(CAD and scene scripts)
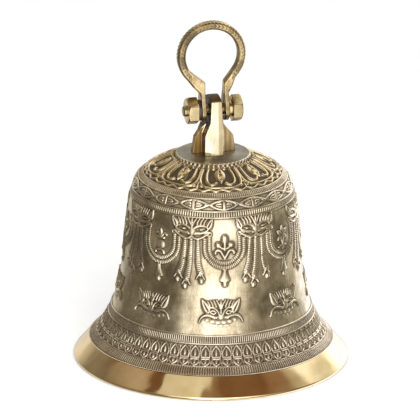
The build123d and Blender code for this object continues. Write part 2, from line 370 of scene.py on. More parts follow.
def fleur(x, y):
    """A three-lobed flower on a scrolled base."""
    side = np.abs(x)
    return merged(
        dome(side, y, 0, 110.9, 3.0, 3.8, 1.4),
        stroke(side, y, [(0.0, 108.5), (0.0, 103.0)], 1.5, 1.2, 1.1),
        dome(side, y, 4.7, 106.8, 2.8, 2.5, 1.3),
        stroke(side, y, [(4.0, 105.8), (2.2, 104.6), (0.0, 103.6)], 1.0, 1.1),
        stroke(side, y, [(0.0, 96.7), (1.5, 99.6), (3.1, 102.2), (5.2, 103.0), (6.9, 101.4)], 1.25, 1.2),
        dome(side, y, 6.6, 100.9, 1.5, 1.5, 1.2),
    )


def star_flower(x, y):
    """A flower of six pointed petals on a short leafy stem."""
    side, middle, petals = np.abs(x), 107.0, 6
    lines = merged(
        dome(x, y, 0, middle, 1.8, 1.8, 1.6),
        stroke(side, y, [(0.0, 101.0), (0.0, 96.6)], 0.8, 1.0),
        stroke(side, y, [(0.0, 97.2), (2.4, 99.0), (4.2, 98.2)], 0.85, 1.0),
    )
    for k in range(petals):
        turn = 2 * math.pi * k / petals
        tip = (6.4 * math.sin(turn), middle + 7.4 * math.cos(turn))
        lines = merged(lines, leaf(x, y, (0, middle), tip, 2.1, 1.3))
    return lines


def vase(x, y):
    """A round-bellied vase with a plume."""
    side = np.abs(x)
    return merged(
        dome(side, y, 0, 103.0, 4.0, 3.6, 1.2),
        stroke(side, y, [(0.0, 107.6), (2.8, 108.2)], 0.9, 1.1),
        leaf(side, y, (0, 108.4), (0, 115.4), 2.2, 1.2),
        stroke(side, y, [(0.8, 109.0), (3.0, 111.6), (4.8, 110.8)], 0.8, 1.0),
        stroke(side, y, [(0.0, 99.2), (2.8, 98.6), (3.6, 97.0)], 0.9, 1.1),
    )


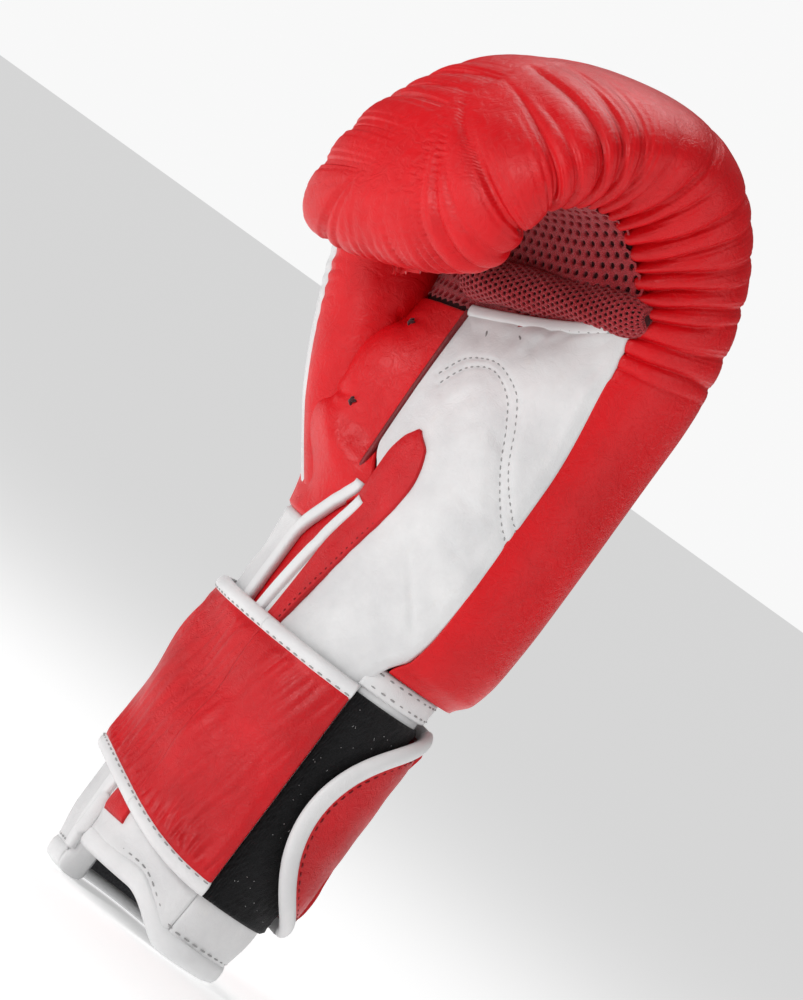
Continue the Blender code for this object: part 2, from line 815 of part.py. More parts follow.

## YOUR OBJECTIVE
Reproduce all of the data exactly as given.

## EXERCISE RESPONSE
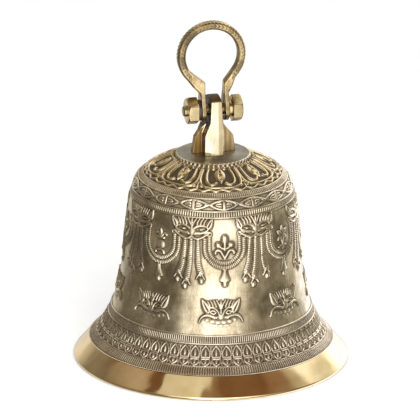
The build123d and Blender code for this object continues. Write part 2, from line 370 of scene.py on. More parts follow.
def fleur(x, y):
    """A three-lobed flower on a scrolled base."""
    side = np.abs(x)
    return merged(
        dome(side, y, 0, 110.9, 3.0, 3.8, 1.4),
        stroke(side, y, [(0.0, 108.5), (0.0, 103.0)], 1.5, 1.2, 1.1),
        dome(side, y, 4.7, 106.8, 2.8, 2.5, 1.3),
        stroke(side, y, [(4.0, 105.8), (2.2, 104.6), (0.0, 103.6)], 1.0, 1.1),
        stroke(side, y, [(0.0, 96.7), (1.5, 99.6), (3.1, 102.2), (5.2, 103.0), (6.9, 101.4)], 1.25, 1.2),
        dome(side, y, 6.6, 100.9, 1.5, 1.5, 1.2),
    )


def star_flower(x, y):
    """A flower of six pointed petals on a short leafy stem."""
    side, middle, petals = np.abs(x), 107.0, 6
    lines = merged(
        dome(x, y, 0, middle, 1.8, 1.8, 1.6),
        stroke(side, y, [(0.0, 101.0), (0.0, 96.6)], 0.8, 1.0),
        stroke(side, y, [(0.0, 97.2), (2.4, 99.0), (4.2, 98.2)], 0.85, 1.0),
    )
    for k in range(petals):
        turn = 2 * math.pi * k / petals
        tip = (6.4 * math.sin(turn), middle + 7.4 * math.cos(turn))
        lines = merged(lines, leaf(x, y, (0, middle), tip, 2.1, 1.3))
    return lines


def vase(x, y):
    """A round-bellied vase with a plume."""
    side = np.abs(x)
    return merged(
        dome(side, y, 0, 103.0, 4.0, 3.6, 1.2),
        stroke(side, y, [(0.0, 107.6), (2.8, 108.2)], 0.9, 1.1),
        leaf(side, y, (0, 108.4), (0, 115.4), 2.2, 1.2),
        stroke(side, y, [(0.8, 109.0), (3.0, 111.6), (4.8, 110.8)], 0.8, 1.0),
        stroke(side, y, [(0.0, 99.2), (2.8, 98.6), (3.6, 97.0)], 0.9, 1.1),
    )


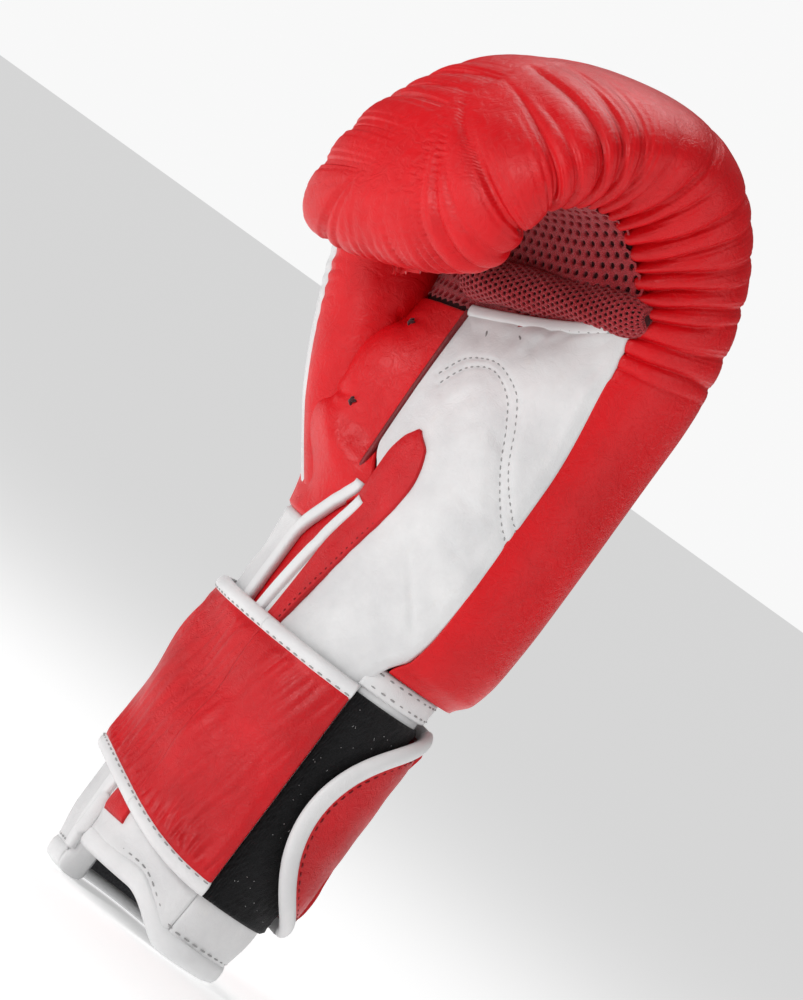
Continue the Blender code for this object: part 2, from line 815 of part.py. More parts follow.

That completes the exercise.